The entries below are to be written out again without alteration.
+ + + + + + +
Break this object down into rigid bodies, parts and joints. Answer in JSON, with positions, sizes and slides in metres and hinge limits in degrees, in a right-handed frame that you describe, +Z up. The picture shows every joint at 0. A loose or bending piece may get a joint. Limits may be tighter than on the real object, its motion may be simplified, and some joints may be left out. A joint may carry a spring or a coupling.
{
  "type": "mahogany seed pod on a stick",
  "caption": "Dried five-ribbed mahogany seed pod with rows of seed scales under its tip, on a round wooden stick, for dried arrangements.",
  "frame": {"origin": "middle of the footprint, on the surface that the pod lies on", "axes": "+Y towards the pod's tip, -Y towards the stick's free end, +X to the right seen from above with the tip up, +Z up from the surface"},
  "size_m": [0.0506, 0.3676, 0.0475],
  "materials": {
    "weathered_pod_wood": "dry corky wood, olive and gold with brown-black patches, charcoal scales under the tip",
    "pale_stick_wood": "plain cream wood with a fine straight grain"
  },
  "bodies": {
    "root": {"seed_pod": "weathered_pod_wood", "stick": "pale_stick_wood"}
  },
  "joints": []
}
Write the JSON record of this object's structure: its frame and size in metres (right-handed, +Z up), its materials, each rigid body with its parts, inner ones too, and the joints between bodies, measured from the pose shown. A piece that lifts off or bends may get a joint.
+ + + + + + +
## Task answer
Break this object down into rigid bodies, parts and joints. Answer in JSON, with positions, sizes and slides in metres and hinge limits in degrees, in a right-handed frame that you describe, +Z up. The picture shows every joint at 0. A loose or bending piece may get a joint. Limits may be tighter than on the real object, its motion may be simplified, and some joints may be left out. A joint may carry a spring or a coupling.
{
  "type": "mahogany seed pod on a stick",
  "caption": "Dried five-ribbed mahogany seed pod with rows of seed scales under its tip, on a round wooden stick, for dried arrangements.",
  "frame": {"origin": "middle of the footprint, on the surface that the pod lies on", "axes": "+Y towards the pod's tip, -Y towards the stick's free end, +X to the right seen from above with the tip up, +Z up from the surface"},
  "size_m": [0.0506, 0.3676, 0.0475],
  "materials": {
    "weathered_pod_wood": "dry corky wood, olive and gold with brown-black patches, charcoal scales under the tip",
    "pale_stick_wood": "plain cream wood with a fine straight grain"
  },
  "bodies": {
    "root": {"seed_pod": "weathered_pod_wood", "stick": "pale_stick_wood"}
  },
  "joints": []
}
Write the JSON record of this object's structure: its frame and size in metres (right-handed, +Z up), its materials, each rigid body with its parts, inner ones too, and the joints between bodies, measured from the pose shown. A piece that lifts off or bends may get a joint.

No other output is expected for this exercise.